Interview réalisé par Anne Postaire, chargée de production de l’Arcal, début septembre dans l’atelier de couture de l’Arcal.
Deux silhouettes chaque matin entrent dans le bureau, disent « Bonjour ! », prennent discrètement la clé de l’atelier de l’Arcal, et s’en vont, dans le fond de la cour où, avec leurs doigts de fée, elles imaginent les costumes de La Petite renarde rusée…
Sur leur grande table de travail, que de matières colorées, douces ou rugueuses, textiles, feutrines ou cartons, mousses ou polystyrènes !
Une vieille radio accompagne Julia Brochier et Louise Bentkowski, ces talentueuses qui découpent, cousent, collent, font un ourlet puis recommencent pour donner corps à leurs idées.
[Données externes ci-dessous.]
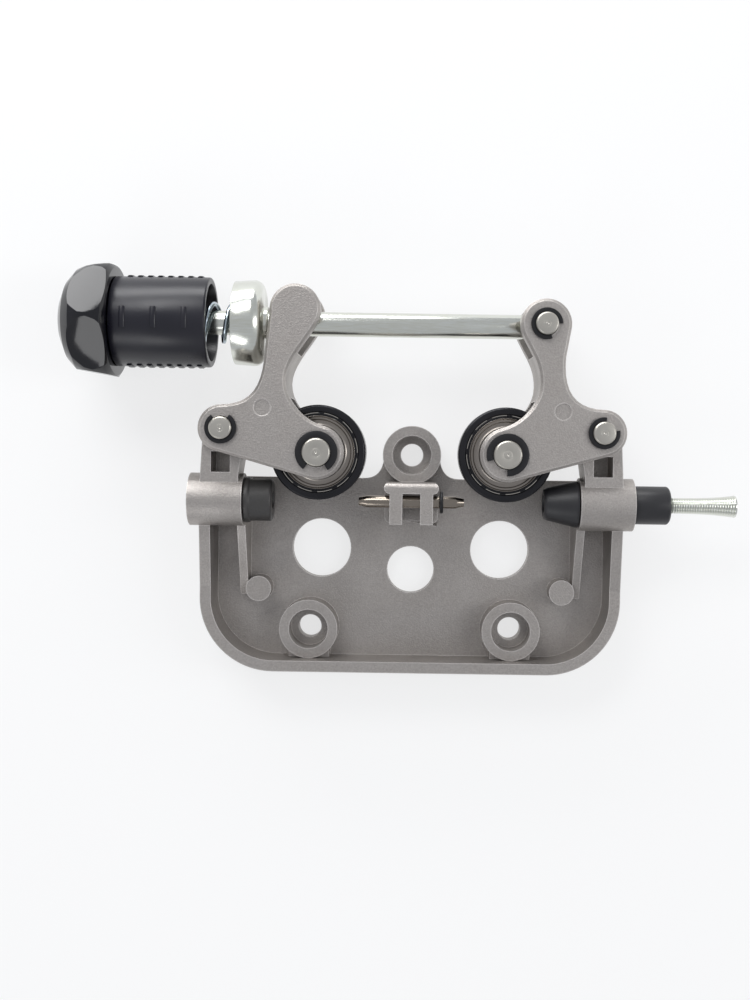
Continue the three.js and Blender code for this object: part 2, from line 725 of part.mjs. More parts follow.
// Outlet bush: a collar outside the boss, a shank through it, and a tapered nose by the right roller.
function outletBush() {
  const edge = 0.8;
  return turnedX([
    [bushBoreRadius, outletCollarEnd], [outletCollarRadius - edge, outletCollarEnd],
    [outletCollarRadius, outletCollarEnd - edge], [outletCollarRadius, guideBossOuter + gap],
    [bushShankRadius, guideBossOuter + gap], [bushShankRadius, guideBossInner - gap],
    [guideBossRadius - 1, guideBossInner - gap], [bushShankRadius + 0.1, guideBossInner - bushReach + 1.4],
    [bushShankRadius - 0.7, guideBossInner - bushReach], [bushBoreRadius, guideBossInner - bushReach],
  ], wireY, wireZ, small);
}

// Close-wound liner that flares at its mouth.
function nozzle() {
  const pitch = (nozzleEnd - outletCollarEnd) / nozzleCoils;
  const outside = [[nozzleRadius, nozzleStart], [nozzleRadius, outletCollarEnd]];
  for (let coil = 0; coil < nozzleCoils; coil += 1) {
    const along = outletCollarEnd + coil * pitch;
    const t = (coil + 0.5) / nozzleCoils;
    const radius = nozzleRadius + (nozzleMouthRadius - nozzleRadius) * t * t * t;
    outside.push([radius - coilDepth, along + 0.05 * pitch]);
    outside.push([radius, along + pitch * 0.35]);
    outside.push([radius, along + pitch * 0.65]);
  }
  outside.push([nozzleMouthRadius - coilDepth, nozzleEnd]);
  const inside = [
    [nozzleMouthRadius - 1.2, nozzleEnd], [nozzleBoreRadius, outletCollarEnd + 8], [nozzleBoreRadius, nozzleStart],
  ];
  return turnedX([...outside, ...inside], wireY, wireZ, 8);
}

function guideTube() {
  const taper = 3;
  const tip = tubeRadius - 0.7;
  return turnedX([
    [tubeBoreRadius, -tubeHalfLength], [tip, -tubeHalfLength], [tubeRadius, -tubeHalfLength + taper],
    [tubeRadius, tubeHalfLength - taper], [tip, tubeHalfLength], [tubeBoreRadius, tubeHalfLength],
  ], wireY, wireZ, small);
}

// Small ring that stops the guide tube sliding in its holder.
function tubeStop() {
  const low = holderHalfWidth + gap + stopRoom;
  const bore = tubeRadius + gap;
  const outside = tubeRadius + stopWall;
  return turnedX([
    [bore, low], [outside, low], [outside, low + stopWidth], [bore, low + stopWidth],
  ], wireY, wireZ, small);
}

place('inlet_bush', inletBush(), castAluminium);
place('outlet_bush', outletBush(), bushPlastic);
place('outlet_nozzle', nozzle(), zincSteel);
place('centre_guide_tube', guideTube(), groundSteel);
place('guide_tube_stop', tubeStop(), blackSteel);

export default feeder;
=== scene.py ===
import json
import math

import bmesh
import bpy
from mathutils import Matrix, Vector


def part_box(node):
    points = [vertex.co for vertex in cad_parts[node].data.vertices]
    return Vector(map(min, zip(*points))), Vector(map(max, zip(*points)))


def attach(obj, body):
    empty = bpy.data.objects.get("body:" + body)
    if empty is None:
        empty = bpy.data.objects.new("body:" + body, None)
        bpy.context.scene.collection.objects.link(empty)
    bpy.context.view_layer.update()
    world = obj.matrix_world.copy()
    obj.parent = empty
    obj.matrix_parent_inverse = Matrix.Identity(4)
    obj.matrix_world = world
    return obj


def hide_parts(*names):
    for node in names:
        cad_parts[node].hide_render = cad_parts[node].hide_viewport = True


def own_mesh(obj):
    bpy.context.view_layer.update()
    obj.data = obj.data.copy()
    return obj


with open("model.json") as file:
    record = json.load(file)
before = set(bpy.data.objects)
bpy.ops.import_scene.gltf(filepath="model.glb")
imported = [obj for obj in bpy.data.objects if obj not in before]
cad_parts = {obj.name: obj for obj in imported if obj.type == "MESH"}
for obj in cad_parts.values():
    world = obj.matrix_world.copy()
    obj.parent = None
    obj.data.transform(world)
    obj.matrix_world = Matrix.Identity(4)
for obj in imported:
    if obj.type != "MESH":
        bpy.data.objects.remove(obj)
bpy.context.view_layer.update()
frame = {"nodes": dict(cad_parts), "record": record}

# ---------------------------------------------------------------- camera
# The bracket lies on its back and is seen from straight above, square to the plate, from about arm's length.
# The lens looks down on the upper bolt hole, which sits a little right of the frame's middle and above it.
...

L’atelier de l’Arcal devient une caverne regorgeant d’accessoires et de costumes, et on voudrait bien décrocher 5 minutes de nos ordinateurs pour aller jouer, comme quand on était enfant…
Tout en coupant, cousant, collant, Louise et Julia ont répondu à quelques-unes de nos questions…
AP : Cela veut dire quoi costumière ? Est-ce que cela veut dire imaginer, dessiner, coudre les costumes, maquillages, perruques, etc… ?
Julia : C’est un peu tout cela à la fois, cela dépend des projets. Et la façon dont on va travailler va dépendre des projets. On peut créer des costumes à partir de maquettes (dessins) ou à partir d’habits existants (ou silhouettes). Sur la Renarde, comme on va travailler à partir d’éléments qu’on va trouver et non pas créer, on ne va pas dessiner des costumes, mais partir d’éléments réels, que nous retravaillerons si besoin est.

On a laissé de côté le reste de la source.